The quality of coherence and intelligibility. Yes, this is very important. First of all, in scientific writing we need to be understood. This is important if your peers read your text, but maybe even more so if others read it. In other words: the reader needs to understand what you mean.
Of course the text needs to be written following the proper grammar rules, spelling should be perfect and writing hooks to draw the reader in and through the article or grant proposal are a given.
However, scientific writing is often taught at school and universities for a reason. Poetic freedom in the phrasing does not convey coherence and intelligibility, or clarity. Side by side the two next sentences are trying to convince the reader about a trend in the data:
- We [the authors] feel that deriving from graph 1 we can conclude that no trend is apparent.
- Analysis of graph 1 showed no trend [evaluated by method X].
We can clearly see the difference, the graph should not be open for interpretation if it is used to make a statement or an argument. In science presenting any data for the public eye is definitely an invitation to interpret the data from the reader’s perspective. The text is there to weight it, agree, or counter with scientifically sound arguments. Scientific ‘truths’ change all the time due to better understanding of the underlying phenomena.
But,
the message of any give scientific text is to make a clear what has happened, or in case of a grant application, how things will be done in the future. There should be no room for opinion nor should is be a slideshow of the data produced. The reader should ‘get’ what the author(s) message is.
The fundamental purpose of scientific discourse is not the mere presentation of information and thought, but rather its actual communication – George Gopen, Judith Swan*.
From the quote above we may get a hint in the difference of a novel and a scientific article. A bit more difficult is an article written about a scientific article. Most often this is a statement or opinion about its message. I would argue that most articles about science news are not scientific in nature, but I am open for the discussion.
Now, a scientific text is typically divided in following sections:
- (an abstract)
- The introduction – Background, state of the art, statement of what was done/aims.
- Methods – How did we do this thingy/how will we do this thingy
- Results – This is what we have observed and how much the data is worth within the context.
- Discussion – (Sometimes mixed with the Result section) reflects the quality of the results and how the results compare to the state of the art and beyond.
- Conclusion – This is what we found and this is what it means.
- References
Grant applications may follow a similar scheme or more likely are presented in the form of a project plan/project work-flow.
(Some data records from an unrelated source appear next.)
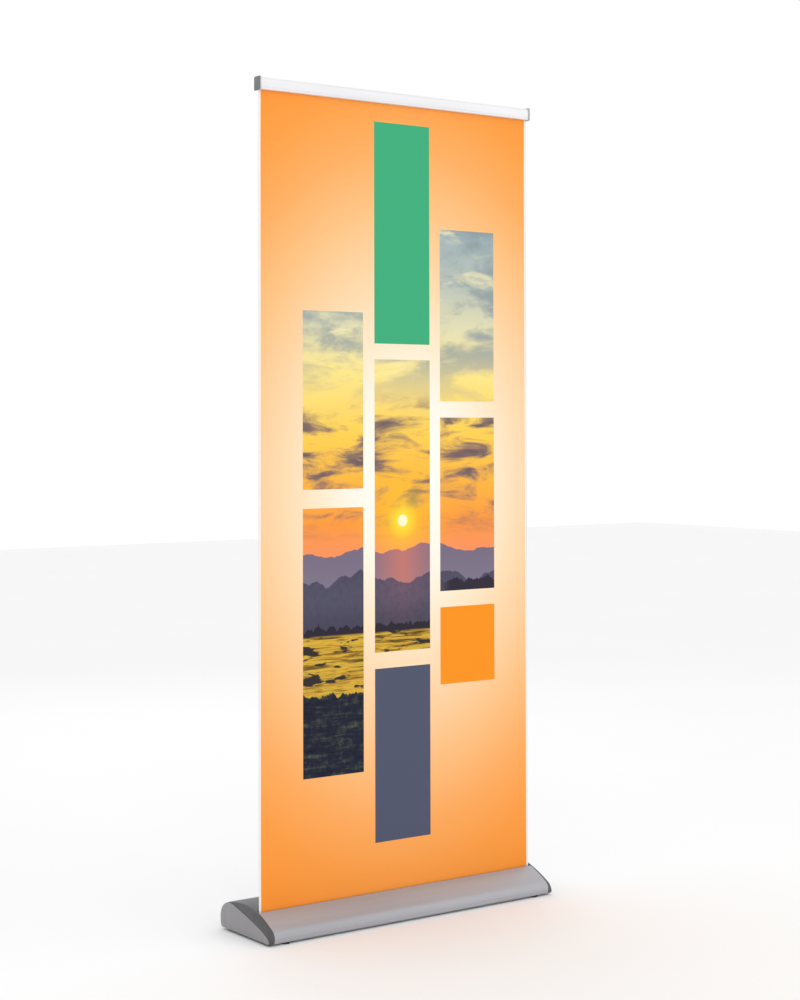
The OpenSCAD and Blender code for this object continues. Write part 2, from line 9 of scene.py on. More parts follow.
import bmesh
import bpy
import numpy as np
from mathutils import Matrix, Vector


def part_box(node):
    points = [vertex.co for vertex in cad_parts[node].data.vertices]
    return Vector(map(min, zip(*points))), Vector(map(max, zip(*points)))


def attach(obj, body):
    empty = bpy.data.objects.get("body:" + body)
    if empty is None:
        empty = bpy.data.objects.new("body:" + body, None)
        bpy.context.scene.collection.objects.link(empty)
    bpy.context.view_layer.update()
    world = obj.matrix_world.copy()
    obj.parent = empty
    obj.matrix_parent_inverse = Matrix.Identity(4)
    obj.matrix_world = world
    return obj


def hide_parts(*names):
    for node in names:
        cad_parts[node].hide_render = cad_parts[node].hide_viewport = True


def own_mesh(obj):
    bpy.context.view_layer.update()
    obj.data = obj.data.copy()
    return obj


bl_info = {
    "name": "Roll-up banner stand",
    "version": (1, 0, 0),
    "blender": (4, 5, 0),
    "location": "View3D > Sidebar > Banner stand",
    "description": "Builds the looks of a roll-up banner stand round its packed model",
    "category": "Object",
}

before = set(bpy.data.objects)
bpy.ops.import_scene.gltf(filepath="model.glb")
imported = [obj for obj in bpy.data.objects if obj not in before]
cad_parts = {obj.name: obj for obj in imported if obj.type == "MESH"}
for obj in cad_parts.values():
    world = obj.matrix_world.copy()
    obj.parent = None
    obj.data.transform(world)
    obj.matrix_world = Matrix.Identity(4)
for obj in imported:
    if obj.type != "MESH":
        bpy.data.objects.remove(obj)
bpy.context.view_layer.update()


# ---- Places, read from the frame ----

def corners(node):
    """A CAD node's lowest and highest corners as arrays."""
    low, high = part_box(node)
    return np.array(low), np.array(high)


def middle(node):
    """The middle of a CAD node's box."""
    low, high = corners(node)
    return (low + high) / 2


HOUSING_LOW, HOUSING_HIGH = corners("housing_shell")
FILM_LOW, FILM_HIGH = corners("banner_film")
FILM_Y = middle("banner_film")[1]
FILM_W = FILM_HIGH[0] - FILM_LOW[0]
ROLLER = middle("roller_tube")
POLE = middle("pole_lower_tube")
RAIL_LOW, RAIL_HIGH = corners("rail_back")
# The base's reach forward and back from the film, and its height at crest and underside
TOE, HEEL, CREST, UNDERSIDE = 0.079, 0.151, 0.079, 0.005


# ---- Shader maths ----

class Value:
    """A number in a shader. Python's operators on it add Math nodes."""

    def __init__(self, shader, socket):
        self.shader = shader
        self.socket = socket

    def maths(self, operation, *others):
        return self.shader.maths(operation, self, *others)

    def __add__(self, other):
        return self.maths("ADD", other)

    __radd__ = __add__

    def __sub__(self, other):
        return self.maths("SUBTRACT", other)

    def __rsub__(self, other):
        return self.shader.maths("SUBTRACT", other, self)

    def __mul__(self, other):
        return self.maths("MULTIPLY", other)

    __rmul__ = __mul__

    def __truediv__(self, other):
        return self.maths("DIVIDE", other)

    def __rtruediv__(self, other):
        return self.shader.maths("DIVIDE", other, self)

    def __abs__(self):
        return self.maths("ABSOLUTE")

    def __gt__(self, other):
        return self.maths("GREATER_THAN", other)

    def __lt__(self, other):
        return self.maths("LESS_THAN", other)

    def most(self, other):
        return self.maths("MAXIMUM", other)

    def root(self):
        return self.maths("SQRT")

    def rise(self, low, high):
        """0 below low and 1 above high, with a soft step between."""
        return self.shader.add(
            "ShaderNodeMapRange", {"interpolation_type": "SMOOTHSTEP"},
            {"Value": self, "From Min": low, "From Max": high})


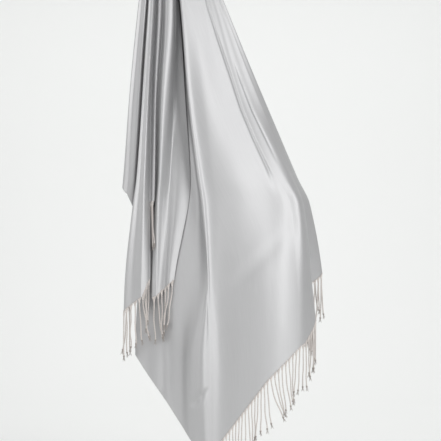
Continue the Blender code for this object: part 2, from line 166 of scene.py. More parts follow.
def smooth_sheet(places, drops):
    """Points of the sheet before its creases, in mm, at places among the folds and at drops."""
    points = cut_points(drops)
    place = np.clip(np.floor(places).astype(int), 0, len(OWNERS) - 2)
    step = (places - place)[:, None]
    pick = np.arange(len(places))
    before, here, ahead, after = (points[place + k, pick] for k in range(4))
    gaps = [np.sqrt(np.linalg.norm(b - a, axis=1, keepdims=True))
            for a, b in ((before, here), (here, ahead), (ahead, after))]
    start = (here - before) / gaps[0] - (ahead - before) / (gaps[0] + gaps[1]) + (ahead - here) / gaps[1]
    end = (ahead - here) / gaps[1] - (after - here) / (gaps[1] + gaps[2]) + (after - ahead) / gaps[2]
    level = cubic(here, ahead, start * gaps[1], end * gaps[1], step)
    return np.column_stack([level, -drops])


def place_of(name):
    """A fold's place among the points of a cut, half-way between the two points of a tight one."""
    first = [fold.name for fold in OWNERS].index(name)
    return first + (0.5 if OWNERS[first].tight else 0)


# The creases. Soft lines that handling left in the satin, shallower than its folds. Each is a
# ridge or a trough between two folds, along a path given as across, drop, half width and lift
# in mm. The lift is towards the cloth's outer face.
Crease = namedtuple("Crease", "first last path")
CREASES = (
    # The long crease down the front panel's right
    Crease("right_fold", "panel_belly", (
        (52, 60, 1.5, 0), (84, 266, 2.2, -0.9), (106, 334, 2.6, -1.2), (132, 409, 2.8, -1.3),
        (151, 469, 2.8, -1.3), (175, 527, 3, -1.3), (202, 585, 3.6, -1.6), (222, 630, 8, 0))),
    # The second line beside it
    Crease("inner_turn", "panel_ridge", (
        (136, 375, 1.5, 0), (149, 411, 2, -0.8), (172, 470, 2.2, -1), (200, 528, 2.5, -0.7),
        (222, 575, 3, 0))),
    # The broad trough that runs down and inwards from the right fold
    Crease("right_fold", "grey_band", (
        (264, 655, 10, 0), (240, 700, 18, -0.5), (200, 745, 22, -1.1), (152, 795, 20, -0.7),
        (132, 830, 16, 0))),
    # The fine line that doubles the tall ridge
    Crease("grey_band", "ridge", (
        (84, 770, 1.8, 0), (85, 815, 1.8, -0.6), (87, 880, 1.8, -0.6), (88, 920, 2, 0))),
    # The dimple above the lowest corner
    Crease("panel_belly", "trough", (
        (82, 1002, 4, 0), (76, 1010, 7, -2.5), (62, 1030, 7, -2.5), (56, 1040, 4, 0))),
    # The trough on the lower left
    Crease("trough", "left_edge", (
        (6, 850, 12, 0), (4, 885, 12, -3), (5, 1000, 12, -3), (12, 1070, 12, 0))),
    # Two on the tail and one behind the left pleats, all on the hidden side
    Crease("tail_second_crest", "tail_fold", (
        (95, 300, 2.5, 0), (126, 400, 3, 1.2), (161, 520, 3.5, 1.5), (192, 620, 4, 1.2),
        (207, 690, 5, 0))),
    Crease("tail_fold", "tail_turn", (
        (140, 360, 3, 0), (172, 450, 3.5, -1.3), (212, 560, 4, -1.6), (236, 640, 5, -1),
        (250, 700, 6, 0))),
    Crease("rear_crest", "rear_valley", (
        (-12, 300, 3, 0), (-26, 420, 4, 1.3), (-38, 540, 5, 1.5), (-46, 630, 6, 0.8),
        (-49, 680, 6, 0))),
)
CREASE_MARGIN = 0.5

# The slight unevenness of hung cloth, as waves: radians for each fold and each mm down, height in
# mm, and start
Ripple = namedtuple("Ripple", "across down height start")
RIPPLES = (
    Ripple(2.3, 0.006, 0.20, 0.4),
    Ripple(3.9, -0.009, 0.10, 1.9),
    Ripple(0.9, 0.021, 0.30, 3.1),
)

# Short steps along the sheet, from which the way it faces is found
NUDGE_ACROSS = 0.02
NUDGE_DOWN = 1.0


def relief(places, drops, across):
    """How far the creases and the cloth's own unevenness lift the sheet, in mm."""
    lift = np.zeros(len(places))
    for crease in CREASES:
        path = np.array(crease.path, float)
        low, high = sorted((place_of(crease.first), place_of(crease.last)))
        middle, width, height = (np.interp(drops, path[:, 1], path[:, k]) for k in (0, 2, 3))
        within = (places > low - CREASE_MARGIN) & (places < high + CREASE_MARGIN)
        within &= (drops > path[0, 1]) & (drops < path[-1, 1])
        lift += height * np.exp(-((across - middle) / width) ** 2) * within
    for wave in RIPPLES:
        lift += wave.height * np.sin(places * wave.across + drops * wave.down + wave.start)
    return lift


def facing(surface, places, drops):
    """Unit normals of a surface of places and drops."""
    sideways = surface(places + NUDGE_ACROSS, drops) - surface(places - NUDGE_ACROSS, drops)
    down = surface(places, drops + NUDGE_DOWN) - surface(places, drops - NUDGE_DOWN)
    normals = np.cross(sideways, down)
    return normals / np.linalg.norm(normals, axis=1, keepdims=True)


def sheet(places, drops):
    """Points of the finished sheet, in mm."""
    points = smooth_sheet(places, drops)
    lift = relief(places, drops, points[:, 0])
    return points + facing(smooth_sheet, places, drops) * lift[:, None]


# The satin. Viscose, woven with long floats: a soft, broad lustre that takes the cloth's own
# grey, and no sparkle, so it is half metallic and softly rough. The real threads, 0.15 mm apart,
# are too fine to show, so the warp is drawn as streaks 1.2 mm wide and the weft 0.9 mm.
SATIN_LIGHT = "#c2c2c3"
SATIN_DARK = "#b9b9ba"
SATIN_ROUGHNESS = 0.47
SATIN_METALLIC = 0.5
SATIN_SPECULAR = 0.6
WARP_WIDTH = 1.2
WARP_LENGTH = 60.0
WEFT_WIDTH = 0.9
WEFT_LENGTH = 3.6
SATIN_BUMP = 0.08
SATIN_BUMP_HEIGHT = 0.0004

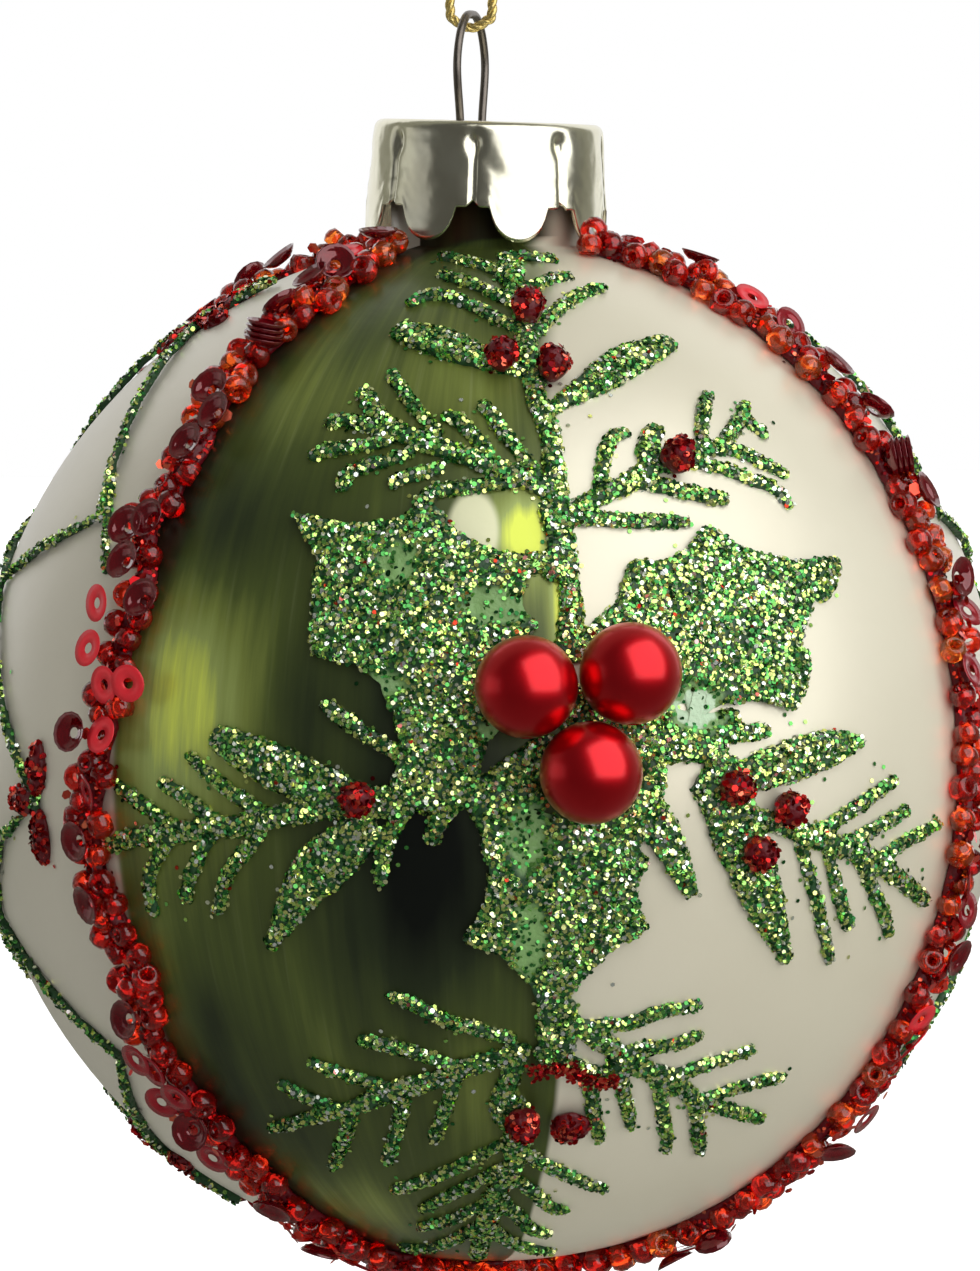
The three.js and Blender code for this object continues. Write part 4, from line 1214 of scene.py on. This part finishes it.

Of course you do not have results yet, but you will tell how you expect the future results will impact society/your research field/your aims/teaching/etc… There is also a tiny bit of room for your opinion, but be careful! It should be a logical statement that flows from the presentation, not your personal feeling about the topic: “give me money, because I think it is the most important research ever!” does not work. A discussion of a topic A, described in reference of problem B, which can be solved with a novel method C is a better argument, but I will get back to that another day.
I want to discuss from my point of view each section mentioned in the bullet-list above from a grant proposal point-of-view in the next blog posts. The reason for this is twofold: (a) I am writing a grant right now. It may clear my head and help in the writing, and (b) before you present data that you have done, you need money to do the work. So logically the article comes later. Also I need to get back to the lab…
*) Please find an excellent article by George Gopen and Judith Swan on the The Science of Scientific Writing to find more details on how to write more clearly if you are interested.